Complexity means the actual scope of your floral needs. If you only need personal flowers and a handful of simple table pieces, DIY may be realistic. If you want layered reception florals, ceremony décor, color-specific flowers, or a styled backdrop, professional support will likely make the process smoother and the outcome stronger.

Capacity means time, skill, and people. Not people who mean well, but people who can truly help with flower prep, arranging, transport, and setup under pressure. If your wedding week is already full or your family wants to enjoy the celebration rather than work through it, that matters.

Priorities are the emotional part. Do you want flowers to quietly support the day, or do you want them to define the atmosphere? Do you love the idea of creating them yourself, or do you feel tired just imagining one more task? Your answer tells you a lot.

For many couples, there is also a middle ground. You might hire a florist for bridal party flowers, ceremony pieces, and one or two statement designs, then keep reception tables simple with candles or easy bud vases. That approach can protect the most visible moments while easing the overall budget.

At An English Garden Wedding & Event Florals, we often find that couples are not really choosing between expensive and affordable. They are choosing between doing it all themselves and feeling cared for by a design partner who can translate their vision into something graceful, personal, and beautifully finished.
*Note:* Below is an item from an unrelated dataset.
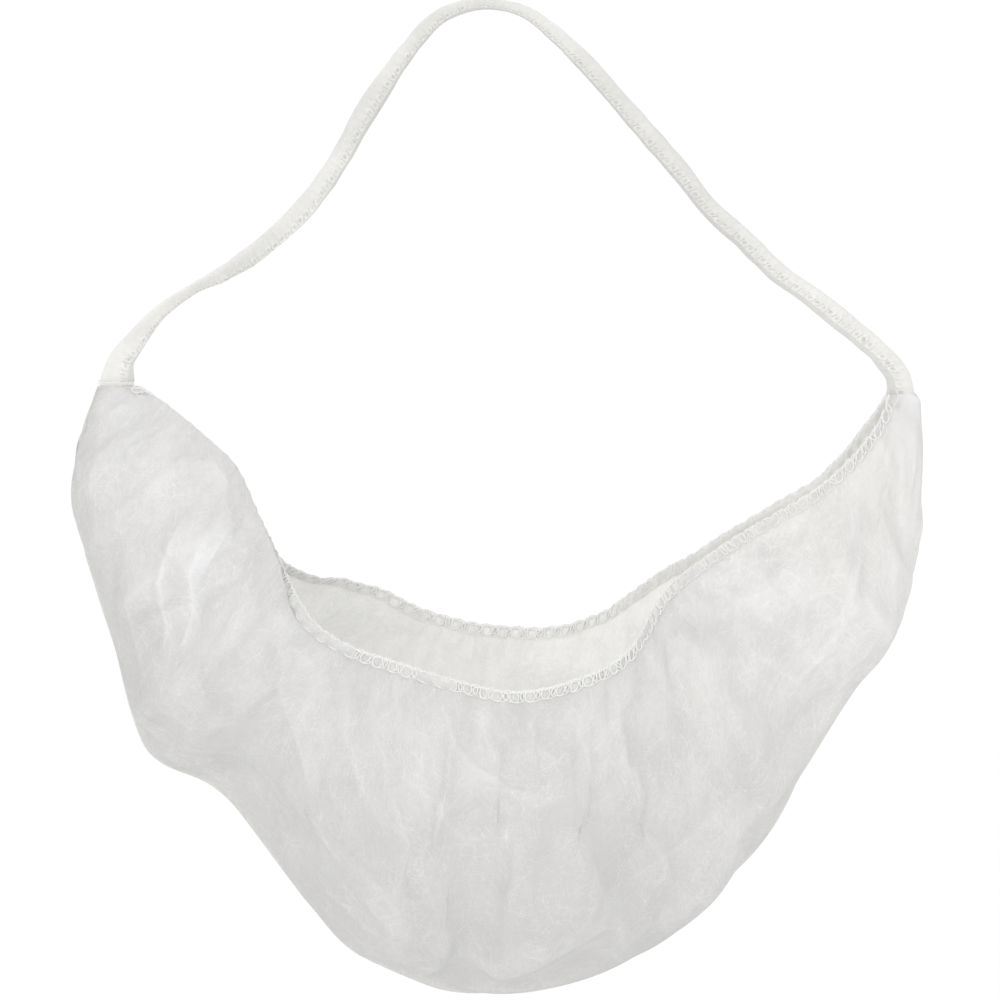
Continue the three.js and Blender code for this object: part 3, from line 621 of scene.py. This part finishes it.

Wedding florist versus DIY flowers for different wedding styles

A black-tie ballroom wedding and a backyard celebration should not be judged by the same floral standard. The more formal and design-driven the event, the more a florist tends to matter. Clean mechanics, balanced proportion, and polished setup become part of the entire guest experience.

On the other hand, a garden shower, intimate ceremony, or relaxed outdoor wedding may welcome a softer, handmade floral look. Even then, the decision should be based on whether the process feels joyful or burdensome.

That is the quiet test. If arranging your own flowers sounds like a happy, meaningful part of your wedding week, DIY may be right for you. If it sounds like one more responsibility between the rehearsal and the vows, it may be worth handing that piece to someone who does this with care every day.

Your wedding flowers should support the feeling of the day, not compete with it. Choose the path that gives you the beauty you want and the breathing room to enjoy it.